After a long drive along potholed roads (and some decent tarmac!) we arrived in Umzumbe and checked in to the Mantis and Moon. It looks like a lush rainforest with a cute swimming pool in the middle. They even had a waterslide into it… Mint. The most exciting thing I did here was venture out to the local, abandoned nunnery with my new friend Sam. We explored the derelict old buildings and tried not to fall horribly to our deaths or get eaten by local squatters. This older guy showed up and let us into the old, abandoned church too (we had no way of getting in short f climbing in trough broken windows, which Sam was all for doing, but I was slightly more skeptical… I don’t know what it is about old buildings, they just get me every time. The older, the better. But yeah, once again, not the most exciting place, but beautiful and friendly. They even have a Checkers 5 km away, such luxury 😉
I did nothing in Durban except buying a pair of trousers, an ice cream and spending a whole day walking along the beaches. The city was more packed than usual because of the Comrades Race (which Ben was running, by the way… I knew there was something wrong with him…) taking place here that weekend. The two hotels I wanted to stay in where completely full so I ended up at Tekweni, which was also full of people wasted an partying until 7am (some of them actually running the race the next day, good luck to you, you insane assholes)… Other than that I was starting to feel the time constraints so I headed straight for Drakensberg after only two nights.

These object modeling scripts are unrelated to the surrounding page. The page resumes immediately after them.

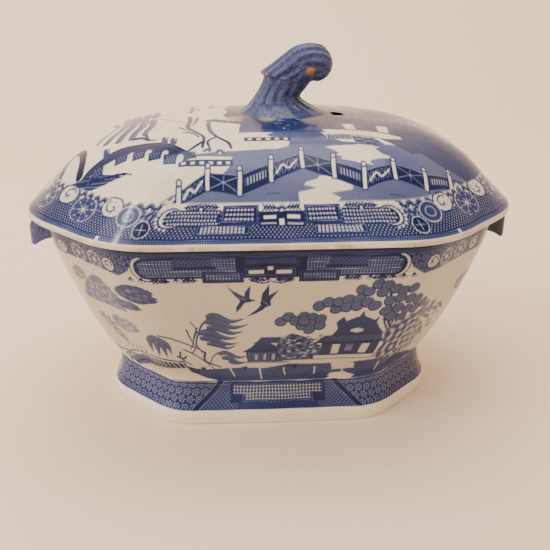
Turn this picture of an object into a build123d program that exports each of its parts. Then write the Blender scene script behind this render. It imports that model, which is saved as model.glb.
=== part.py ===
from build123d import *

import os

# Soup tureen with a lid, in press-moulded earthenware. Millimetres, +Z up.
# Origin: centre of the foot's underside. +X runs along the length, towards the right handle.
#
# Every horizontal section of the foot, the bowl and the lid is the same figure: a rectangle with
# canted corners, rounded arrises and long sides that bow out a little.
# A level is (z, half length, half width, cant along X, cant along Y, corner radius).

# Driving dimensions of the lid, which is the widest piece
RIM_HALF_LENGTH = 172.5
RIM_HALF_WIDTH = 115.0
RIM_CANT_X = 65.0
RIM_CANT_Y = 67.0
RIM_CORNER_RADIUS = 68.0
SIDE_BOW = 3.3
RIM_UNDERSIDE = 154.0
RIM_EDGE = 4.0
RIM_TOP = RIM_UNDERSIDE + RIM_EDGE
RIM_EDGE_INSET = 1.0
DOME = [(1.0, 0.0), (0.93, 11.7), (0.8, 34.0), (0.6, 51.5), (0.35, 58.0), (0.12, 61.0)]

# The bowl and the foot follow the rim's figure with a slightly smaller cant and tighter corners
BODY_CANT_FACTOR = 0.93
BODY_CORNER_FACTOR = 0.8

# Bowl: (z, half length, half width) from the joint with the foot up to the rim
BOWL_FLOOR = 33.0
BOWL_RIM = RIM_UNDERSIDE - 0.3
BOWL_LEVELS = [
    (BOWL_FLOOR, 117.5, 64.0),
    (60.0, 131.0, 77.5),
    (90.0, 143.0, 89.5),
    (120.0, 152.8, 99.5),
    (BOWL_RIM, 161.5, 107.5),
]
BOWL_WALL = 6.5
BOWL_FLOOR_THICKNESS = 6.0
BOWL_FLOOR_SPREAD = 3.0

# Foot: a hollow pedestal that flares down to a plain band
FOOT_HALF_LENGTH = 124.0
FOOT_HALF_WIDTH = 71.0
FOOT_BAND = 9.0
FOOT_BAND_INSET = 1.2
FOOT_FLARE = (9.0, 4.0, 3.6)
FOOT_WALL = 8.0

# Lid shell, its locating flange and the steam vent
LID_WALL = 6.0
LID_BRIM = 9.0
LID_WALL_AT_RIM = 0.35
FLANGE_DEPTH = 8.0
FLANGE_RISE = 12.0
FLANGE_WALL = 5.0
FLANGE_CLEARANCE = 3.0
VENT_RADIUS = 6.2
VENT_CENTRE = (47.0, -5.0)
VENT_DRILL = (204.0, 60.0)

# Handles: lugs luted under the rim at each end, rounded over at the top and hollowed below
# so that the fingertips reach in behind the outer lip
HANDLE_TOP = 151.0
HANDLE_REACH = 177.5
HANDLE_TIP = 127.0
HANDLE_ARCH = 131.5
HANDLE_HALF_WIDTH = 26.0
HANDLE_CORNER = 9.0
HANDLE_ROOT = 143.5
HANDLE_BEND = 12.0
HANDLE_SHOULDER = (3.0, 6.0)
HANDLE_LIP_HEIGHT = 8.0
HANDLE_LIP_DEPTH = 5.0
HANDLE_LIP_NOSE = (1.6, 1.0)
HANDLE_LIP_RISE = 0.8
HANDLE_ARCH_DEPTH = 11.0
GRIP_REACH = 172.3
GRIP_ROOT = 163.5
GRIP_HALF_WIDTH = 19.5
GRIP_TOP = 142.0

# Finial: (x, z, lean from vertical towards +X in degrees, half size in the plane, half depth)
FINIAL_SECTIONS = [
    (8.5, 214.0, 0.0, 31.0, 25.0),
    (7.0, 222.0, 0.0, 21.5, 18.0),
    (6.0, 231.0, 8.0, 15.0, 13.5),
    (9.0, 242.0, 38.0, 14.5, 14.0),
    (18.5, 250.0, 62.0, 14.5, 14.5),
    (29.0, 253.0, 90.0, 13.0, 14.0),
]
FINIAL_CURL = (32.0, 252.5, 13.3)


def section(z, half_length, half_width, cant_x, cant_y, radius):
    """The rounded, canted rectangle at height z."""
    x_flat = half_length - cant_x
    y_flat = half_width - cant_y
    end_bow = SIDE_BOW / 2
    with BuildSketch(Plane.XY.offset(z)) as sketch:
        with BuildLine():
            for side in (1, -1):
                ThreePointArc(
                    (side * x_flat, -side * half_width),
                    (0, -side * (half_width + SIDE_BOW)),
                    (-side * x_flat, -side * half_width),
                )
                ThreePointArc(
                    (side * half_length, -side * y_flat),
                    (side * (half_length + end_bow), 0),
                    (side * half_length, side * y_flat),
                )
                Line((side * x_flat, -side * half_width), (side * half_length, -side * y_flat))
                Line((side * x_flat, side * half_width), (side * half_length, side * y_flat))
        make_face()
        fillet(sketch.vertices(), radius)
    return sketch.sketch


def scaled_section(z, half_length, half_width, shrink=0.0):
    """A section whose corners keep the lid's proportions, drawn in by the given amount."""
    scale = half_length / RIM_HALF_LENGTH
    return section(
        z,
        half_length - shrink,
        half_width - shrink,
        RIM_CANT_X * scale - shrink / 2,
        RIM_CANT_Y * scale * BODY_CANT_FACTOR - shrink / 2,
        RIM_CORNER_RADIUS * scale * BODY_CORNER_FACTOR - shrink / 2,
    )


def make_bowl_outside():
    return loft([scaled_section(*level) for level in BOWL_LEVELS])


def make_bowl(outside):
    floor_top = BOWL_FLOOR + BOWL_FLOOR_THICKNESS
    floor_length = BOWL_LEVELS[0][1] + BOWL_FLOOR_SPREAD
    floor_width = BOWL_LEVELS[0][2] + BOWL_FLOOR_SPREAD
    levels = [(floor_top, floor_length, floor_width)] + BOWL_LEVELS[1:]
    inside = loft([scaled_section(*level, shrink=BOWL_WALL) for level in levels])
    return outside - inside


def make_foot():
    top_length, top_width = BOWL_LEVELS[0][1:]
    flare_height, flare_x, flare_y = FOOT_FLARE
    outer = [
        (0.0, FOOT_HALF_LENGTH - FOOT_BAND_INSET, FOOT_HALF_WIDTH - FOOT_BAND_INSET),
        (FOOT_BAND, FOOT_HALF_LENGTH, FOOT_HALF_WIDTH),
    ]
    flare = [
        (FOOT_BAND, FOOT_HALF_LENGTH, FOOT_HALF_WIDTH),
        (FOOT_BAND + flare_height, FOOT_HALF_LENGTH - flare_x, FOOT_HALF_WIDTH - flare_y),
        (BOWL_FLOOR, top_length, top_width),
    ]
    band = loft([scaled_section(*level) for level in outer])
    body = band + loft([scaled_section(*level) for level in flare])
    hollow = [
        (0.0, FOOT_HALF_LENGTH, FOOT_HALF_WIDTH),
        (BOWL_FLOOR, top_length, top_width),
    ]
    return body - loft([scaled_section(*level, shrink=FOOT_WALL) for level in hollow])


def lid_section(z, scale, shrink=0.0):
    """A lid section: the rim's figure scaled towards the centre and drawn in."""
    return section(
        z,
        RIM_HALF_LENGTH * scale - shrink,
        RIM_HALF_WIDTH * scale - shrink,
        RIM_CANT_X * scale - shrink / 2,
        RIM_CANT_Y * scale - shrink / 2,
        RIM_CORNER_RADIUS * scale - shrink / 2,
    )


def make_dome():
    return loft([lid_section(RIM_TOP + rise, scale) for scale, rise in DOME])


def make_lid_hollow():
    mouth = lid_section(RIM_UNDERSIDE, 1.0, LID_BRIM)
    sections = [mouth]
    for scale, rise in DOME[1:]:
        drop = LID_WALL * (LID_WALL_AT_RIM + (1 - LID_WALL_AT_RIM) * (1 - scale))
        sections.append(lid_section(RIM_TOP + rise - drop, scale, LID_WALL * scale))
    return loft(sections)


def make_lid(dome, hollow):
    edge = loft([lid_section(RIM_UNDERSIDE, 1.0, RIM_EDGE_INSET), lid_section(RIM_TOP, 1.0)])
    drill_height, drill_length = VENT_DRILL
    vent = Pos(VENT_CENTRE[0], VENT_CENTRE[1], drill_height) * Cylinder(VENT_RADIUS, drill_length)
    return edge + dome - hollow - vent


def make_flange(hollow):
    """The strip under the lid that stands just inside the bowl's mouth."""
    bottom = RIM_UNDERSIDE - FLANGE_DEPTH
    height = FLANGE_DEPTH + FLANGE_RISE
    length = BOWL_LEVELS[-1][1] - BOWL_WALL - FLANGE_CLEARANCE
    width = BOWL_LEVELS[-1][2] - BOWL_WALL - FLANGE_CLEARANCE
    outer = extrude(scaled_section(bottom, length, width), height)
    inner = extrude(scaled_section(bottom, length, width, shrink=FLANGE_WALL), height)
    strip = outer - inner
    slab = Box(2 * RIM_HALF_LENGTH, 2 * RIM_HALF_WIDTH, FLANGE_DEPTH)
    below = strip & Pos(0, 0, bottom + FLANGE_DEPTH / 2) * slab
    return below + (strip & hollow)


def make_handle(bowl_outside):
    """The right-hand handle: a lug that rounds over and down, open underneath for the fingers."""
    bend = (HANDLE_REACH - HANDLE_BEND, HANDLE_TOP)
    shoulder = (HANDLE_REACH - HANDLE_SHOULDER[0], HANDLE_TOP - HANDLE_SHOULDER[1])
    lip_top = (HANDLE_REACH, HANDLE_TIP + HANDLE_LIP_HEIGHT)
    nose = (HANDLE_REACH - HANDLE_LIP_NOSE[0], HANDLE_TIP + HANDLE_LIP_NOSE[1])
    lip_back = (HANDLE_REACH - HANDLE_LIP_DEPTH, HANDLE_TIP + HANDLE_LIP_RISE)
    arch = (HANDLE_REACH - HANDLE_ARCH_DEPTH, HANDLE_ARCH)
    root_low = (HANDLE_ROOT, HANDLE_TIP + HANDLE_LIP_NOSE[1])
    root_high = (HANDLE_ROOT, HANDLE_TOP)
    with BuildSketch(Plane.XZ) as profile:
        with BuildLine():
            Line(root_high, bend)
            ThreePointArc(bend, shoulder, lip_top)
            ThreePointArc(lip_top, nose, lip_back)
            ThreePointArc(lip_back, arch, root_low)
            Line(root_low, root_high)
        make_face()
    lug = extrude(profile.sketch, HANDLE_HALF_WIDTH, both=True)
    with BuildSketch() as outline:
        with Locations((HANDLE_REACH / 2, 0)):
            Rectangle(HANDLE_REACH, 2 * HANDLE_HALF_WIDTH)
        fillet(outline.vertices().group_by(Axis.X)[-1], HANDLE_CORNER)
    shaped = lug & extrude(outline.sketch, HANDLE_TOP)
    grip_depth = GRIP_REACH - GRIP_ROOT
    grip_place = Pos(GRIP_ROOT + grip_depth / 2, 0, GRIP_TOP / 2)
    grip = grip_place * Box(grip_depth, 2 * GRIP_HALF_WIDTH, GRIP_TOP)
    return shaped - bowl_outside - grip


def make_finial(dome):
    """A breaking-wave knob that rises from the middle of the lid and curls to the right."""
    sections = []
    for x, z, lean, half_size, half_depth in FINIAL_SECTIONS:
        direction = Vector(0, 0, 1).rotate(Axis.Y, lean)
        plane = Plane(origin=(x, 0, z), x_dir=Vector(0, 1, 0), z_dir=direction)
        sections.append(plane * Ellipse(half_depth, half_size))
    x, z, radius = FINIAL_CURL
    return loft(sections) + Pos(x, 0, z) * Sphere(radius) - dome


def main():
    os.makedirs("parts", exist_ok=True)
    outside = make_bowl_outside()
    dome = make_dome()
    hollow = make_lid_hollow()
    handle = make_handle(outside)
    parts = {
        "bowl": make_bowl(outside),
        "foot": make_foot(),
        "handle_right": handle,
        "handle_left": mirror(handle, Plane.YZ),
        "lid": make_lid(dome, hollow),
        "lid_flange": make_flange(hollow),
        "finial": make_finial(dome),
    }
    for name, shape in parts.items():
        export_step(shape, f"parts/{name}.step")
        print(name, round(shape.volume), shape.bounding_box())


main()
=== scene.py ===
import math

import bpy
import numpy as np
from mathutils import Matrix, Vector


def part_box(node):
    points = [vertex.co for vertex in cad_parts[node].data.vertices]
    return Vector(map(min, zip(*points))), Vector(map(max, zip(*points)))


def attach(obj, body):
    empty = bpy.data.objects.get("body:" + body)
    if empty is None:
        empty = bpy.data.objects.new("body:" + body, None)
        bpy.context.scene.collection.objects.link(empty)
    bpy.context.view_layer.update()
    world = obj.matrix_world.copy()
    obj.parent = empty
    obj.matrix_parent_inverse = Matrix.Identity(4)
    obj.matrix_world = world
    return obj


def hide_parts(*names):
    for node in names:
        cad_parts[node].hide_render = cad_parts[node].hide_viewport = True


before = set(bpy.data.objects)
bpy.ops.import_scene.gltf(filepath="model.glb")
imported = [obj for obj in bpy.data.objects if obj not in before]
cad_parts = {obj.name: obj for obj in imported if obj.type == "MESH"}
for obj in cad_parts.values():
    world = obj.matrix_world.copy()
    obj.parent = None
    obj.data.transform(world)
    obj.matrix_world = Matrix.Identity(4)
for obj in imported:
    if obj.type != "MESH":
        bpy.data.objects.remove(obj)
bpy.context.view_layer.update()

# ---------------------------------------------------------------------------------------------
# Sizes, in millimetres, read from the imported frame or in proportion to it
# ---------------------------------------------------------------------------------------------

LID_LOW, LID_HIGH = [corner * 1000 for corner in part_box("lid")]
FOOT_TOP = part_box("foot")[1].z * 1000

SIDE_BOW = 3.3
RIM_LENGTH = LID_HIGH.x - SIDE_BOW / 2
RIM_WIDTH = LID_HIGH.y - SIDE_BOW
CANT_X, CANT_Y, CORNER = 65.0, 67.0, 68.0
BODY_CANT_FACTOR, BODY_CORNER_FACTOR = 0.93, 0.8
RIM_EDGE = 4.0
RIM_TOP = LID_LOW.z + RIM_EDGE
LID_WALL = 6.0
LID_WALL_AT_RIM = 0.35
VENT_PLACE, VENT_RADIUS = (47.0, -5.0), 6.2
DOME_SCALE = [0.0, 0.12, 0.35, 0.6, 0.8, 0.93, 1.0]
DOME_RISE = [61.3, 61.0, 58.0, 51.5, 34.0, 11.7, 0.0]

BOWL_Z = [33.0, 60.0, 90.0, 120.0, 153.7]
BOWL_LENGTH = [117.5, 131.0, 143.0, 152.8, 161.5]
BOWL_WIDTH = [64.0, 77.5, 89.5, 99.5, 107.5]
BOWL_WALL = 6.5
BOWL_FLOOR = 39.0
FLOOR_CURVE = 9

FOOT_Z = [0.0, 9.0, 18.0, 33.0]
FOOT_LENGTH = [122.8, 124.0, 120.0, 117.5]
FOOT_WIDTH = [69.8, 71.0, 67.4, 64.0]
FOOT_WALL = 8.0

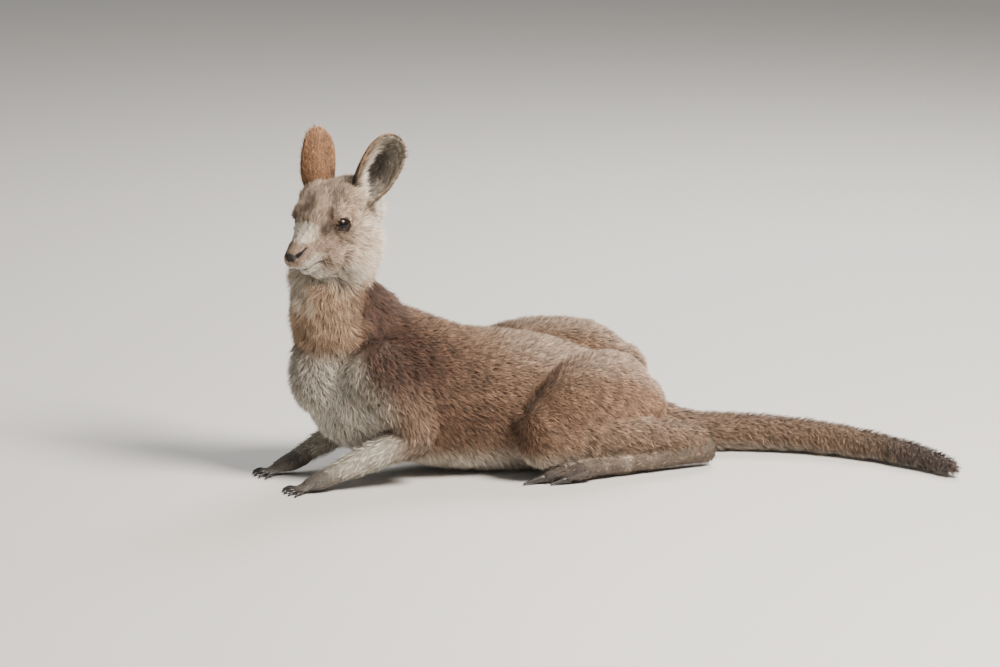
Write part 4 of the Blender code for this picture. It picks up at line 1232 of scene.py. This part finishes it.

What a hangout. Like Nathanael said “it’s got a tab system… I have to watch out whenever there’s a tab system…” And I agree, too easy to just buy stuff and put it on your tab 😉 I spent the first night alone in my dorm here before two guys bundled in the next day with all their luggage and stuff and I thought “uh… sigh… I was happy alone” and THEN I realized the guy coming through the door was Florian! Happy days 😀 I expected to meet people on the BazBus, but I didn’t expect to have this little group of friends who interweaved during the course of the trip to make a little “BazBus-family”. I was super happy to see Florian again, and with him was Matt who was froooom: WOLVERHAMPTON! I was so chuffed. I just sat and listened to Matt talk, just to hear the accent (“He called my shakalaka grim…”). We met two new members of the travel family too, Alix and Aymeric from France, they deserve worthy mention for being fun and awesome people to hang out with.
So after a day trip to Lesotho (where we quickly realized there were enough NATO-country representatives present to annex all of Lesotho and rename it NATOTO!!) and three days basking in the glory of Drakensberg, Nathanael, Florian and I got on the BazBus up to Johannesburg, (to, incidently, meet up again with Helen).